** Problem to work on **
Scan the entries below for the word "ones". Copy each line that has it.

** Records for the exercise **

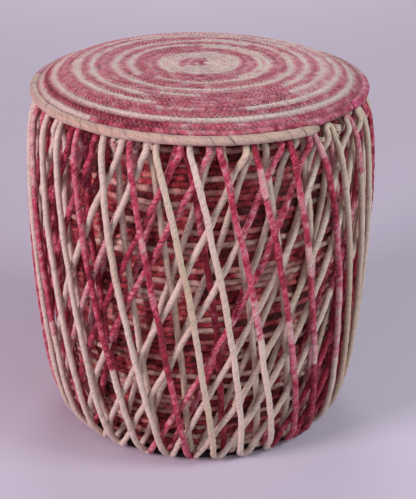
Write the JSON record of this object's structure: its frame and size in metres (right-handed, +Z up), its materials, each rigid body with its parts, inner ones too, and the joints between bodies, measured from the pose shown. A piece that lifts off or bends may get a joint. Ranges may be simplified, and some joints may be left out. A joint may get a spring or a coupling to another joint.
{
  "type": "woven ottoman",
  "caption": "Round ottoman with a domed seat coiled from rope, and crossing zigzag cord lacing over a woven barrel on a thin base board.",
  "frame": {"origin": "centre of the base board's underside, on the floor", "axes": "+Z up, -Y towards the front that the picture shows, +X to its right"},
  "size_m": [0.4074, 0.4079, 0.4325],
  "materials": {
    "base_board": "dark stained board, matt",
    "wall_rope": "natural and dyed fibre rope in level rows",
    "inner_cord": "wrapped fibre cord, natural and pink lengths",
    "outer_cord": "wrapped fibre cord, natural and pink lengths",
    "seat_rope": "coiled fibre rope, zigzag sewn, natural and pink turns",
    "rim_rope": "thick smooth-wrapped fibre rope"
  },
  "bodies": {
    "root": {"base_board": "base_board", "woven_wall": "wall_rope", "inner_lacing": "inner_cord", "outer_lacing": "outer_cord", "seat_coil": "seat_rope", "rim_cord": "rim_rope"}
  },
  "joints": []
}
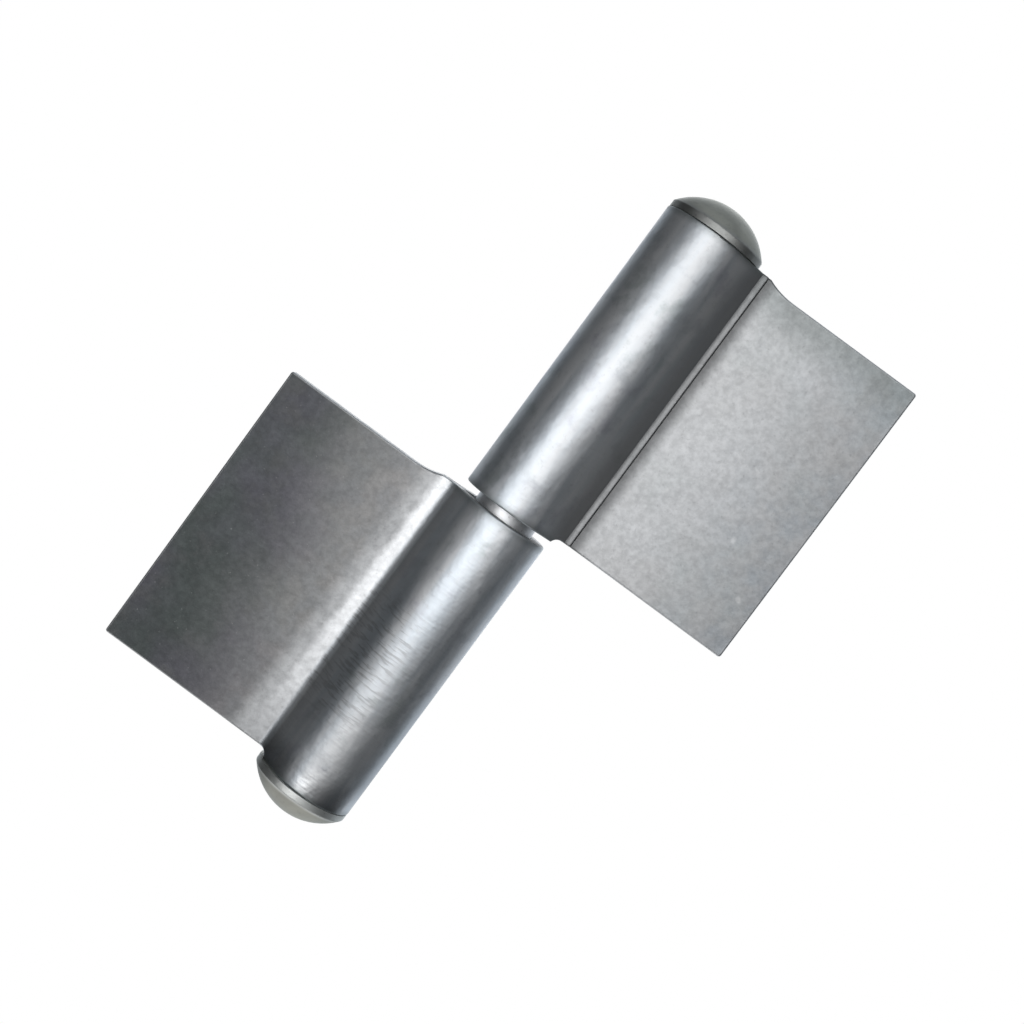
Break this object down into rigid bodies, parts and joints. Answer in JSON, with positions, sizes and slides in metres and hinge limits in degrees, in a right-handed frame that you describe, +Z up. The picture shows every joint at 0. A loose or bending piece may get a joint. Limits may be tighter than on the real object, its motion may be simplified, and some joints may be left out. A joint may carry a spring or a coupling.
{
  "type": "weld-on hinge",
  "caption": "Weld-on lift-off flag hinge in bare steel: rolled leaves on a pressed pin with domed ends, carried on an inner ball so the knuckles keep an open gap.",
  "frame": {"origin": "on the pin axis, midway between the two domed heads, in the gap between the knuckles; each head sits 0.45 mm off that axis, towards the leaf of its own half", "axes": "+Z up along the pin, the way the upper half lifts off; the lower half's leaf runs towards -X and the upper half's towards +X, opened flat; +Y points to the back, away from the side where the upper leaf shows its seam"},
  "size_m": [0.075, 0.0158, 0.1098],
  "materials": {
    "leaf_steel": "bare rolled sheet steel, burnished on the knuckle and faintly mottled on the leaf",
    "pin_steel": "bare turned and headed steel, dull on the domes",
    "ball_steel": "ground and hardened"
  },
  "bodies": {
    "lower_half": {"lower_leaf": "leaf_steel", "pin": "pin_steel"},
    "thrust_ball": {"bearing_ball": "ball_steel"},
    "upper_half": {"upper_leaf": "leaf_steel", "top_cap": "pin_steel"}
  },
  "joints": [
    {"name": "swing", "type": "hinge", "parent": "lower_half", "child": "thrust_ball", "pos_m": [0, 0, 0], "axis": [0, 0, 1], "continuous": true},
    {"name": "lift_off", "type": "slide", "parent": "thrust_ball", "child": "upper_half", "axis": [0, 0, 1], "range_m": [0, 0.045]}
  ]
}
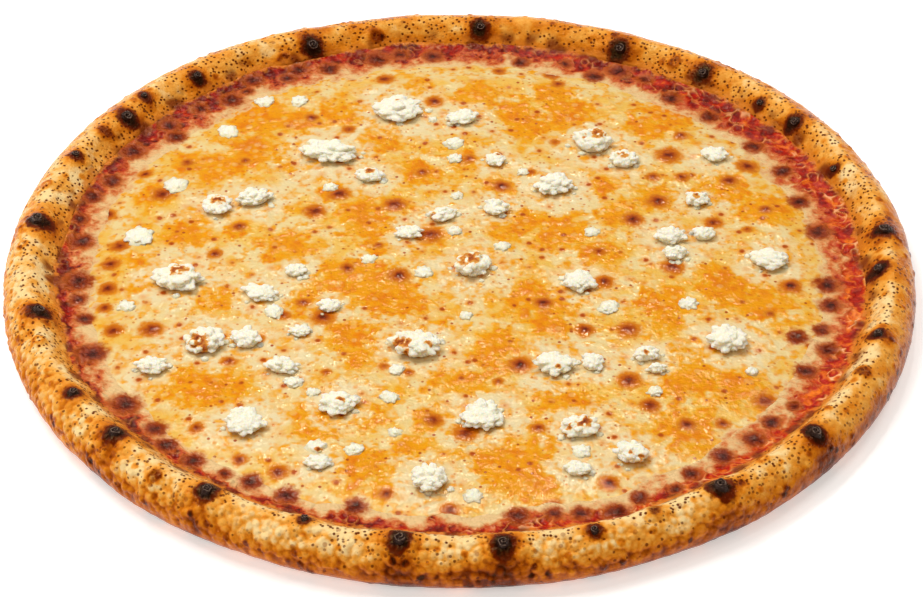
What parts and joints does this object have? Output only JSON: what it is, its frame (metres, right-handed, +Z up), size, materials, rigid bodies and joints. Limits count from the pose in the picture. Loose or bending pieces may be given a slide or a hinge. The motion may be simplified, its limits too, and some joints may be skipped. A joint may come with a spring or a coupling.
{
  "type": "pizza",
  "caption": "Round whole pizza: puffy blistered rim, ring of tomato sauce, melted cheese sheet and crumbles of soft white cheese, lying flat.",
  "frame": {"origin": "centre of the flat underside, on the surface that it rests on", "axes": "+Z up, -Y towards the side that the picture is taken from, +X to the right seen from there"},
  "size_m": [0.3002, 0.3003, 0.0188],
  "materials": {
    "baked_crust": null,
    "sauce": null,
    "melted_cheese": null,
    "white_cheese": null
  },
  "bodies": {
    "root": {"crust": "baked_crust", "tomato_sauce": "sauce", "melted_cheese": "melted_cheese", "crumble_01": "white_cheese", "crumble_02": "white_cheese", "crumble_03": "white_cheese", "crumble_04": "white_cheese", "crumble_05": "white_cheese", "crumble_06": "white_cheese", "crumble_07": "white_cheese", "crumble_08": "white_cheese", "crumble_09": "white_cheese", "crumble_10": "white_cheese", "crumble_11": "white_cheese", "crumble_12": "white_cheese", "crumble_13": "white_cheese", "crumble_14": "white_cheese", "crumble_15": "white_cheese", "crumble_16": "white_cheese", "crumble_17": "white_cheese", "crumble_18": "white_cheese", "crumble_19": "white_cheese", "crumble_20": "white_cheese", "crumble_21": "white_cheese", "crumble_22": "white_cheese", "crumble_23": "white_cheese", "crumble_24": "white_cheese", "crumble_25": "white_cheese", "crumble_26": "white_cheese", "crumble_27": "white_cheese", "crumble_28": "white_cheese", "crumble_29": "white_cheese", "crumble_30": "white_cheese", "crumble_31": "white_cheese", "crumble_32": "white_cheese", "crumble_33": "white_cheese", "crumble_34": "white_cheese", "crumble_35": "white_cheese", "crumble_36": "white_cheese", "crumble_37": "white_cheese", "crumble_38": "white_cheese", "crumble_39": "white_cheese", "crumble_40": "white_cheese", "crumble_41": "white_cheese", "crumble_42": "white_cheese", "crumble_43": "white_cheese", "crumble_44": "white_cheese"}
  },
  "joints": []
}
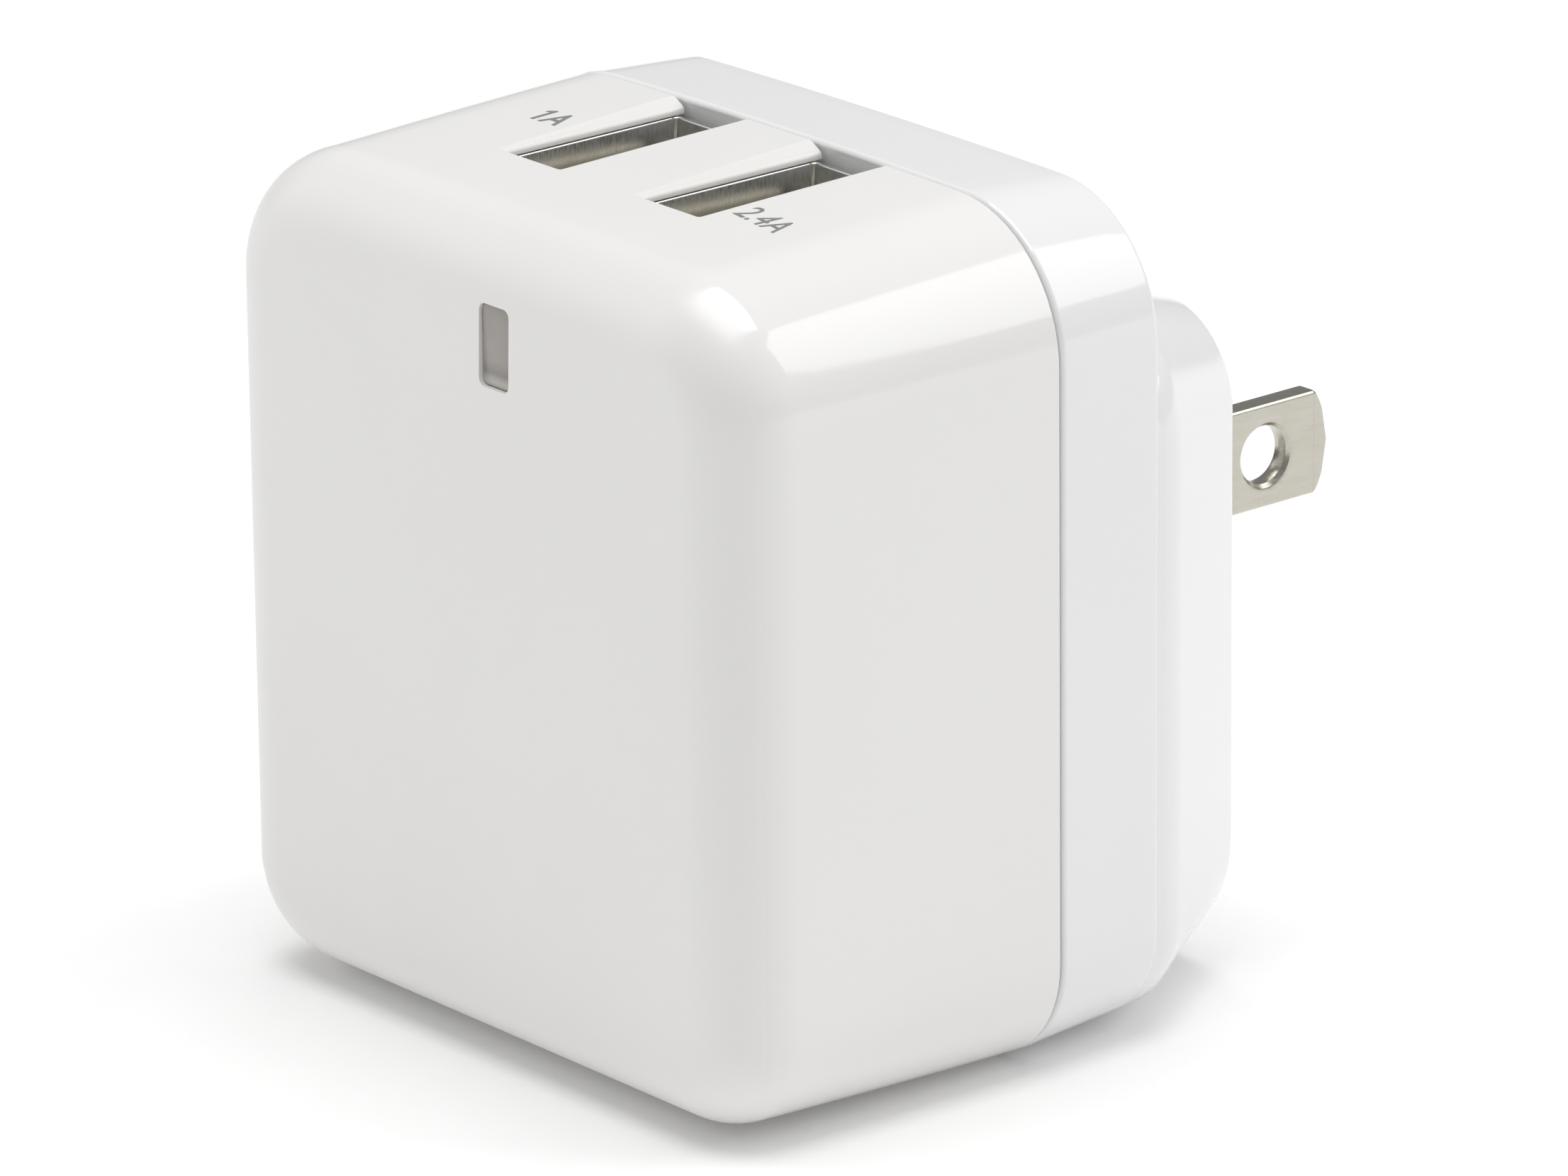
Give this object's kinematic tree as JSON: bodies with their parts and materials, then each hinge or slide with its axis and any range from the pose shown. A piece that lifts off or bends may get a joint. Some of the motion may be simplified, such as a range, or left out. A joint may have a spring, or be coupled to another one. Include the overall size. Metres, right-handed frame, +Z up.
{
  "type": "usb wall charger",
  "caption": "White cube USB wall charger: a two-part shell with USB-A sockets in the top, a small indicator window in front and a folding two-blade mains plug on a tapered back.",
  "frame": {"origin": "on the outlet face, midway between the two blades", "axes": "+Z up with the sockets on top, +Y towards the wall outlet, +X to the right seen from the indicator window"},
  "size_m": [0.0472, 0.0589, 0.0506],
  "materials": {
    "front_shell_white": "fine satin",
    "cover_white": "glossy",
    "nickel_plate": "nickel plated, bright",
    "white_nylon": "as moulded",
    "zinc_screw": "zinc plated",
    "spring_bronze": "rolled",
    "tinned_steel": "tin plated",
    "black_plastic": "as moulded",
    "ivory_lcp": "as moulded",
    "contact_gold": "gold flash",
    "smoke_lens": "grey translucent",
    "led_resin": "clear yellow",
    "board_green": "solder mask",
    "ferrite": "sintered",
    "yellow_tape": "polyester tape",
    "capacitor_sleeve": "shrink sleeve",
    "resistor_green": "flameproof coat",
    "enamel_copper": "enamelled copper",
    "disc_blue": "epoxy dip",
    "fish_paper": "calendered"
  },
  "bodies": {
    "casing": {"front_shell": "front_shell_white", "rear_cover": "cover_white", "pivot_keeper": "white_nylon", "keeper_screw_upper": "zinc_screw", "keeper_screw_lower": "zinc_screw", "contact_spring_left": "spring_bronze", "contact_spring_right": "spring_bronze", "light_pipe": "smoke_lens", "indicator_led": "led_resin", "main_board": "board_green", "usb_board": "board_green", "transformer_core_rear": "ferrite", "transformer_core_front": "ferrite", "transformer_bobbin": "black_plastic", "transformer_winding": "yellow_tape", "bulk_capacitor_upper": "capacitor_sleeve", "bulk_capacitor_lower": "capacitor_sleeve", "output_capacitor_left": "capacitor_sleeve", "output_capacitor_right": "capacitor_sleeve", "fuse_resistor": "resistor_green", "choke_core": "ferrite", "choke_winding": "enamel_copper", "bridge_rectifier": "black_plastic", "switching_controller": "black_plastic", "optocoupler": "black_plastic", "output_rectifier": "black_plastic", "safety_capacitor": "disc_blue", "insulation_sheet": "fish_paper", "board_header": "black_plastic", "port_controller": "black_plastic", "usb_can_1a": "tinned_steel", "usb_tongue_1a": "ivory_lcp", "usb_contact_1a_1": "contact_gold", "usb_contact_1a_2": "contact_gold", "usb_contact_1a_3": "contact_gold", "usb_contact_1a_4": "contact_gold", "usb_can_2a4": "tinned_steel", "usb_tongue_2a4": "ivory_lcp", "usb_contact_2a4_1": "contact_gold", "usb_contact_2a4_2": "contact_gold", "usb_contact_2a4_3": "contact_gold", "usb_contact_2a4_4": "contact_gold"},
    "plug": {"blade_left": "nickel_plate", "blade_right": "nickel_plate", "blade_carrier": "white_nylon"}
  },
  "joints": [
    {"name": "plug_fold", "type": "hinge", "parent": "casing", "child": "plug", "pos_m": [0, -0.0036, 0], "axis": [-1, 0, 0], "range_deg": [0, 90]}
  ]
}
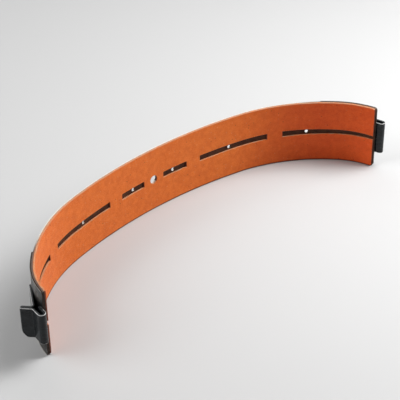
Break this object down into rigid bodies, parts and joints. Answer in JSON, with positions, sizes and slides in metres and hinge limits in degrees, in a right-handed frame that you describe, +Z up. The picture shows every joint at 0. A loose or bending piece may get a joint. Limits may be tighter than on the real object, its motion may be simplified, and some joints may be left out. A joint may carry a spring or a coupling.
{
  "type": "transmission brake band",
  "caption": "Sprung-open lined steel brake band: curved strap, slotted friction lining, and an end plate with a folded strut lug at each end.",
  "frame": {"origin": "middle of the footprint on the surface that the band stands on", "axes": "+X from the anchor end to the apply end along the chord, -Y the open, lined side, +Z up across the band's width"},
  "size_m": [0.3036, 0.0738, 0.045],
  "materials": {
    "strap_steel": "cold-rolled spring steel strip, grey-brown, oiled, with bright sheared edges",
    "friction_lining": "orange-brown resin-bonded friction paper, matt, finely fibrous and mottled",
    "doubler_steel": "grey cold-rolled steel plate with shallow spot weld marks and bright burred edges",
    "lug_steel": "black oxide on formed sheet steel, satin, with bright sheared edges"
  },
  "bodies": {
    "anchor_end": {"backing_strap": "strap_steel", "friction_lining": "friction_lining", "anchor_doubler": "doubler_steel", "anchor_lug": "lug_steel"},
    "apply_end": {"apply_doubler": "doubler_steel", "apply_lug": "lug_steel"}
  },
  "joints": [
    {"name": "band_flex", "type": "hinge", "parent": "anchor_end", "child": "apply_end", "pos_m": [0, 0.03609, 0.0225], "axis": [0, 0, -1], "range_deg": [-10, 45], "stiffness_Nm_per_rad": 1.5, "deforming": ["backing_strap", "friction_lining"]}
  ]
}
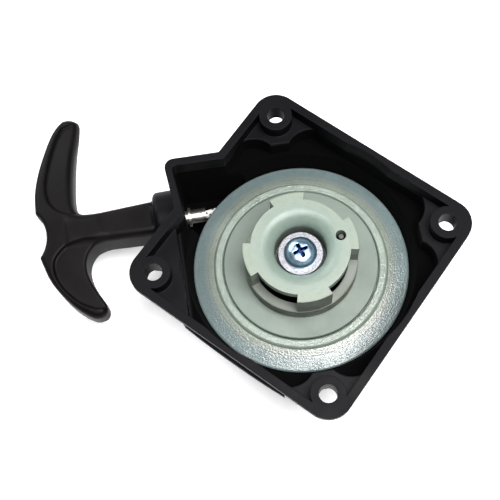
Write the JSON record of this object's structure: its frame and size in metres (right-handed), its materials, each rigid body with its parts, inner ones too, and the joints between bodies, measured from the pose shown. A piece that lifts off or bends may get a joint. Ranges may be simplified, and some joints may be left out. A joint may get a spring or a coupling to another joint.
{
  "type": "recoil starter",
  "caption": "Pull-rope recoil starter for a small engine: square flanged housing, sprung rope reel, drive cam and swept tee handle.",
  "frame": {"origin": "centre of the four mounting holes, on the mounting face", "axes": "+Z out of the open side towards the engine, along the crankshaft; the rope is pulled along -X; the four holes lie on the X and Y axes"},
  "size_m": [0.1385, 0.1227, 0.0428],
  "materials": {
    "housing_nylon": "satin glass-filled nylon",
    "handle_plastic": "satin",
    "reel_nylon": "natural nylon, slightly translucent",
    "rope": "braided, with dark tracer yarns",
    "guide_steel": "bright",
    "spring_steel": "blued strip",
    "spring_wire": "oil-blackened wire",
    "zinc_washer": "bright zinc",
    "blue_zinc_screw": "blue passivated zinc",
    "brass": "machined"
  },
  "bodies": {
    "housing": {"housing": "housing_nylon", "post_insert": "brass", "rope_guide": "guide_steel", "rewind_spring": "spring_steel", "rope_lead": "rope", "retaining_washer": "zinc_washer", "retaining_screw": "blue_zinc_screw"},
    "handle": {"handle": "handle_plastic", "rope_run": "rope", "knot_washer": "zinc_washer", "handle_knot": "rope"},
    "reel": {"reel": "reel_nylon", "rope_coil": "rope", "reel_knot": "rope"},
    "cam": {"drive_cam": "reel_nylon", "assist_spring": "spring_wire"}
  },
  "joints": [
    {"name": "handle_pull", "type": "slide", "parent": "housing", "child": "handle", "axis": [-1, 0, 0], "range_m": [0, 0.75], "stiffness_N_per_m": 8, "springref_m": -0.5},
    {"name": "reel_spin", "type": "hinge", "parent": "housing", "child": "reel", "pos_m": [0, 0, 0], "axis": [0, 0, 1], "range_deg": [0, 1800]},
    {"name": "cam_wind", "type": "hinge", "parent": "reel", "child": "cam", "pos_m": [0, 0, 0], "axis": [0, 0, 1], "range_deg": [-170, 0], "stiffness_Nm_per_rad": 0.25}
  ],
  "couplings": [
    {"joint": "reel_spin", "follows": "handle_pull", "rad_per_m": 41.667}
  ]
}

** Correct answer **
Write the JSON record of this object's structure: its frame and size in metres (right-handed, +Z up), its materials, each rigid body with its parts, inner ones too, and the joints between bodies, measured from the pose shown. A piece that lifts off or bends may get a joint. Ranges may be simplified, and some joints may be left out. A joint may get a spring or a coupling to another joint.
Write the JSON record of this object's structure: its frame and size in metres (right-handed), its materials, each rigid body with its parts, inner ones too, and the joints between bodies, measured from the pose shown. A piece that lifts off or bends may get a joint. Ranges may be simplified, and some joints may be left out. A joint may get a spring or a coupling to another joint.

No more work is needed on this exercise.